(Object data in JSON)
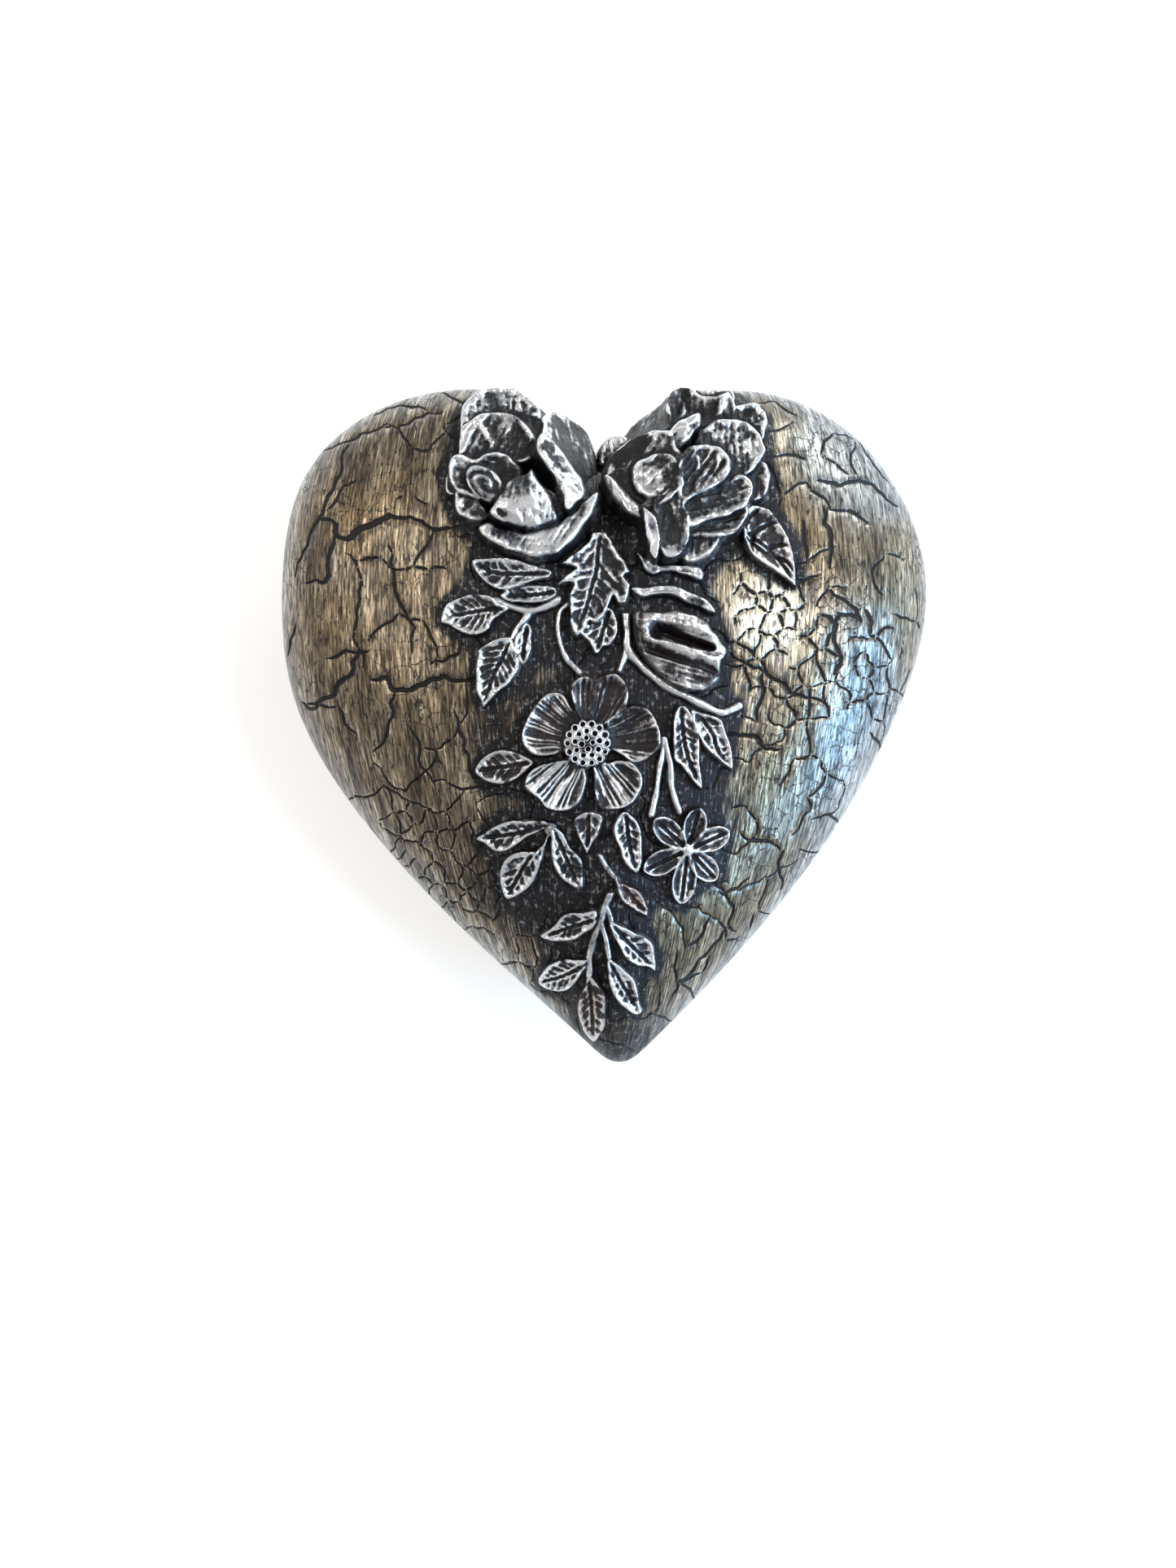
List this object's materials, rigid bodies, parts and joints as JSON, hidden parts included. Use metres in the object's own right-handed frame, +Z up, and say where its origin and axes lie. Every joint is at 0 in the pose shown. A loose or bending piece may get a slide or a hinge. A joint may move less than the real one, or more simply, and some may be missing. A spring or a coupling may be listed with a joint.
{
  "type": "heart-shaped trinket box",
  "caption": "Heart-shaped trinket box with a domed lift-off lid carrying cast roses, flowers and leaves, and a padded hollow base.",
  "frame": {"origin": "middle of the felt foot's underside, where the box stands on a table", "axes": "+Z up, -Y towards the heart's tip, +X towards the right lobe seen from above with the tip towards the viewer"},
  "size_m": [0.1497, 0.1565, 0.063],
  "materials": {
    "aged_bronze_paint": "satin",
    "bare_resin": "matt",
    "silvered_relief": "satin",
    "black_velvet": "pile",
    "black_felt": "matt"
  },
  "bodies": {
    "base": {"base_felt": "black_felt", "base_shell": "aged_bronze_paint", "base_collar": "bare_resin", "floor_pad": "black_velvet"},
    "lid": {"lid_shell": "aged_bronze_paint", "rose_left": "silvered_relief", "rose_right": "silvered_relief", "large_flower": "silvered_relief", "folded_pod": "silvered_relief", "centre_leaf": "silvered_relief", "small_flower": "silvered_relief", "wavy_calyx": "silvered_relief", "rose_leaf_right": "silvered_relief", "leaf_spray_left_upper": "silvered_relief", "stem_right_long": "silvered_relief", "leaf_spray_left_lower": "silvered_relief", "stem_left_arc": "silvered_relief", "leaf_beside_flower": "silvered_relief", "stem_fork": "silvered_relief", "leaf_left_of_flower": "silvered_relief", "leaf_trio_left": "silvered_relief", "leaf_right_lower": "silvered_relief", "leaf_under_flower": "silvered_relief", "leaf_drop": "silvered_relief", "bottom_sprig": "silvered_relief"}
  },
  "joints": [
    {"name": "lid_lift", "type": "slide", "parent": "base", "child": "lid", "axis": [0, 0, 1], "range_m": [0, 0.09]}
  ]
}
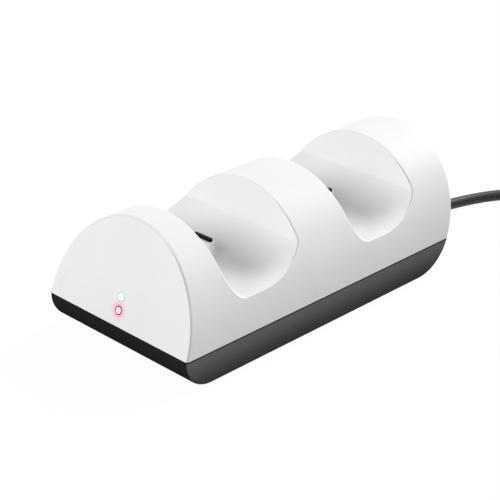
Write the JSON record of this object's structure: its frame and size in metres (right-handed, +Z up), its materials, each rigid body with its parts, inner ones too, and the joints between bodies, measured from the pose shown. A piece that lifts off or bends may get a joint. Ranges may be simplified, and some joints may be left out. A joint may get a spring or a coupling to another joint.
{
  "type": "controller charging dock",
  "caption": "Half-round desktop dock with two open bays across it, each with a contact post that charges a game controller set into it.",
  "frame": {"origin": "centre of the box round the dock without its lead, on the surface that it stands on", "axes": "+X across the dock to its right-hand side as seen from the front, +Y from the sloping front face to the rear where the lead leaves, +Z up"},
  "size_m": [0.1187, 0.2234, 0.0449],
  "materials": {
    "cover": "satin moulded plastic, white",
    "tray": "satin moulded plastic, near black",
    "foot_rubber": "matt",
    "screw_steel": "zinc plated",
    "clear_lens": "polished clear light pipe",
    "lit_lens": "polished clear light pipe, lit red",
    "circuit_board": "green solder mask",
    "light_chip": "moulded light chip",
    "post": "satin light grey",
    "contact_head": "matt black",
    "gilt_contact": "gold flash over copper alloy",
    "chip": "black mould compound",
    "choke": "dark ferrite",
    "capacitor_can": "bare can",
    "socket": "ivory nylon",
    "red_wire": "soft plastic sheath",
    "black_wire": "soft plastic sheath",
    "lead_rubber": "matt dark grey sheath",
    "tie": "matt black strap",
    "plug_grip": "satin dark grey",
    "plug_metal": "nickel plated",
    "plug_tongue": "white nylon"
  },
  "bodies": {
    "root": {"top_cover": "cover", "base_tray": "tray", "feet": "foot_rubber", "case_screws": "screw_steel", "upper_light_lens": "clear_lens", "lower_light_lens": "lit_lens", "light_board": "circuit_board", "indicator_lights": "light_chip", "front_contact_post": "post", "rear_contact_post": "post", "front_contact_head": "contact_head", "rear_contact_head": "contact_head", "front_contact_pins": "gilt_contact", "rear_contact_pins": "gilt_contact", "front_contact_board": "circuit_board", "rear_contact_board": "circuit_board", "contact_board_screws": "screw_steel", "main_board": "circuit_board", "board_screws": "screw_steel", "charge_chips": "chip", "control_chip": "chip", "chokes": "choke", "capacitors": "capacitor_can", "wire_sockets": "socket", "red_wires": "red_wire", "black_wires": "black_wire", "strain_relief": "lead_rubber", "cord_clamp": "tray", "clamp_screws": "screw_steel", "cord_run": "lead_rubber", "cord_coil": "lead_rubber", "cord_tail": "lead_rubber", "cord_tie": "tie", "plug_body": "plug_grip", "plug_shell": "plug_metal", "plug_tongue": "plug_tongue", "plug_contacts": "gilt_contact"}
  },
  "joints": []
}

→ SHORT TASK
Please restate the records in full, word for word.

→ FINISHED ANSWER
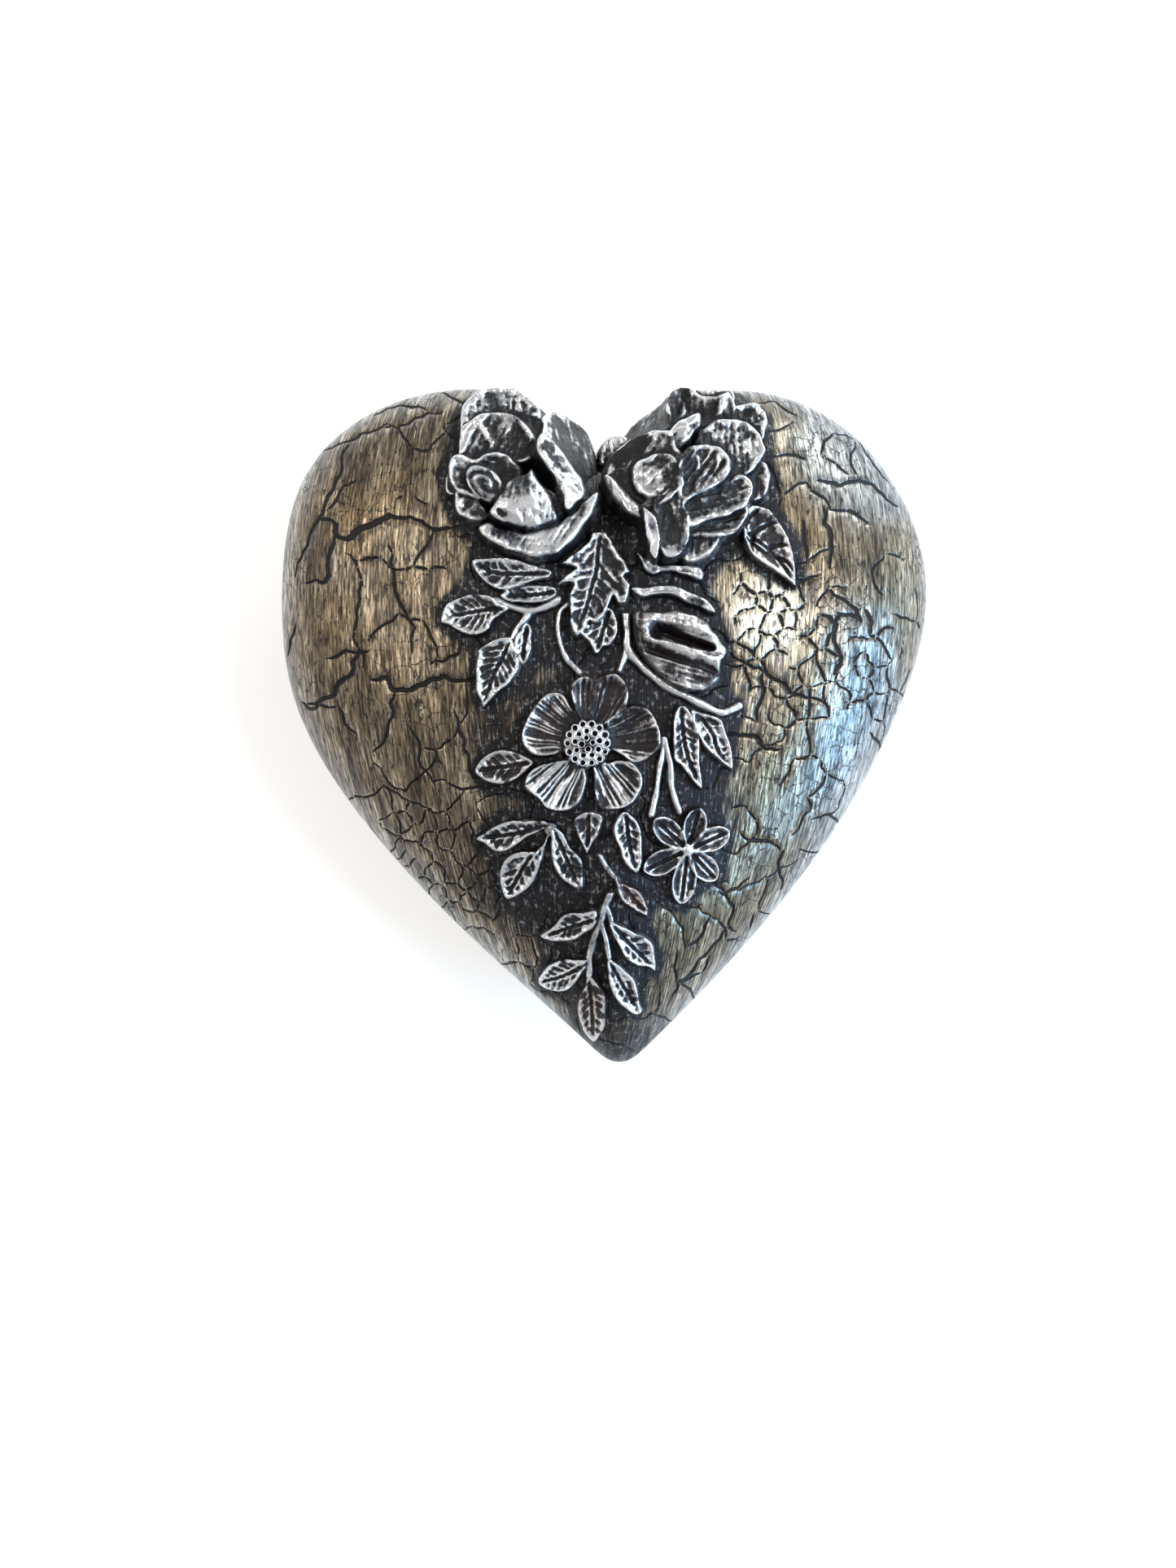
List this object's materials, rigid bodies, parts and joints as JSON, hidden parts included. Use metres in the object's own right-handed frame, +Z up, and say where its origin and axes lie. Every joint is at 0 in the pose shown. A loose or bending piece may get a slide or a hinge. A joint may move less than the real one, or more simply, and some may be missing. A spring or a coupling may be listed with a joint.
{
  "type": "heart-shaped trinket box",
  "caption": "Heart-shaped trinket box with a domed lift-off lid carrying cast roses, flowers and leaves, and a padded hollow base.",
  "frame": {"origin": "middle of the felt foot's underside, where the box stands on a table", "axes": "+Z up, -Y towards the heart's tip, +X towards the right lobe seen from above with the tip towards the viewer"},
  "size_m": [0.1497, 0.1565, 0.063],
  "materials": {
    "aged_bronze_paint": "satin",
    "bare_resin": "matt",
    "silvered_relief": "satin",
    "black_velvet": "pile",
    "black_felt": "matt"
  },
  "bodies": {
    "base": {"base_felt": "black_felt", "base_shell": "aged_bronze_paint", "base_collar": "bare_resin", "floor_pad": "black_velvet"},
    "lid": {"lid_shell": "aged_bronze_paint", "rose_left": "silvered_relief", "rose_right": "silvered_relief", "large_flower": "silvered_relief", "folded_pod": "silvered_relief", "centre_leaf": "silvered_relief", "small_flower": "silvered_relief", "wavy_calyx": "silvered_relief", "rose_leaf_right": "silvered_relief", "leaf_spray_left_upper": "silvered_relief", "stem_right_long": "silvered_relief", "leaf_spray_left_lower": "silvered_relief", "stem_left_arc": "silvered_relief", "leaf_beside_flower": "silvered_relief", "stem_fork": "silvered_relief", "leaf_left_of_flower": "silvered_relief", "leaf_trio_left": "silvered_relief", "leaf_right_lower": "silvered_relief", "leaf_under_flower": "silvered_relief", "leaf_drop": "silvered_relief", "bottom_sprig": "silvered_relief"}
  },
  "joints": [
    {"name": "lid_lift", "type": "slide", "parent": "base", "child": "lid", "axis": [0, 0, 1], "range_m": [0, 0.09]}
  ]
}
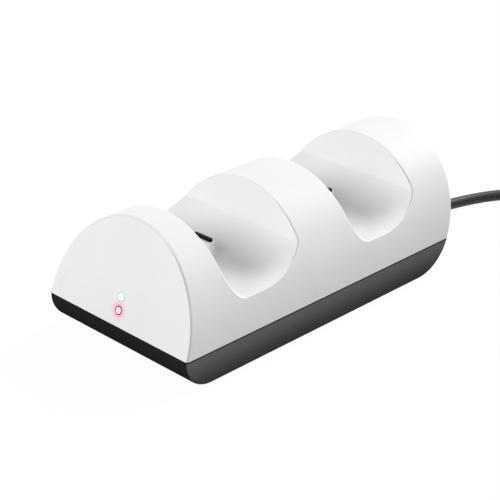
Write the JSON record of this object's structure: its frame and size in metres (right-handed, +Z up), its materials, each rigid body with its parts, inner ones too, and the joints between bodies, measured from the pose shown. A piece that lifts off or bends may get a joint. Ranges may be simplified, and some joints may be left out. A joint may get a spring or a coupling to another joint.
{
  "type": "controller charging dock",
  "caption": "Half-round desktop dock with two open bays across it, each with a contact post that charges a game controller set into it.",
  "frame": {"origin": "centre of the box round the dock without its lead, on the surface that it stands on", "axes": "+X across the dock to its right-hand side as seen from the front, +Y from the sloping front face to the rear where the lead leaves, +Z up"},
  "size_m": [0.1187, 0.2234, 0.0449],
  "materials": {
    "cover": "satin moulded plastic, white",
    "tray": "satin moulded plastic, near black",
    "foot_rubber": "matt",
    "screw_steel": "zinc plated",
    "clear_lens": "polished clear light pipe",
    "lit_lens": "polished clear light pipe, lit red",
    "circuit_board": "green solder mask",
    "light_chip": "moulded light chip",
    "post": "satin light grey",
    "contact_head": "matt black",
    "gilt_contact": "gold flash over copper alloy",
    "chip": "black mould compound",
    "choke": "dark ferrite",
    "capacitor_can": "bare can",
    "socket": "ivory nylon",
    "red_wire": "soft plastic sheath",
    "black_wire": "soft plastic sheath",
    "lead_rubber": "matt dark grey sheath",
    "tie": "matt black strap",
    "plug_grip": "satin dark grey",
    "plug_metal": "nickel plated",
    "plug_tongue": "white nylon"
  },
  "bodies": {
    "root": {"top_cover": "cover", "base_tray": "tray", "feet": "foot_rubber", "case_screws": "screw_steel", "upper_light_lens": "clear_lens", "lower_light_lens": "lit_lens", "light_board": "circuit_board", "indicator_lights": "light_chip", "front_contact_post": "post", "rear_contact_post": "post", "front_contact_head": "contact_head", "rear_contact_head": "contact_head", "front_contact_pins": "gilt_contact", "rear_contact_pins": "gilt_contact", "front_contact_board": "circuit_board", "rear_contact_board": "circuit_board", "contact_board_screws": "screw_steel", "main_board": "circuit_board", "board_screws": "screw_steel", "charge_chips": "chip", "control_chip": "chip", "chokes": "choke", "capacitors": "capacitor_can", "wire_sockets": "socket", "red_wires": "red_wire", "black_wires": "black_wire", "strain_relief": "lead_rubber", "cord_clamp": "tray", "clamp_screws": "screw_steel", "cord_run": "lead_rubber", "cord_coil": "lead_rubber", "cord_tail": "lead_rubber", "cord_tie": "tie", "plug_body": "plug_grip", "plug_shell": "plug_metal", "plug_tongue": "plug_tongue", "plug_contacts": "gilt_contact"}
  },
  "joints": []
}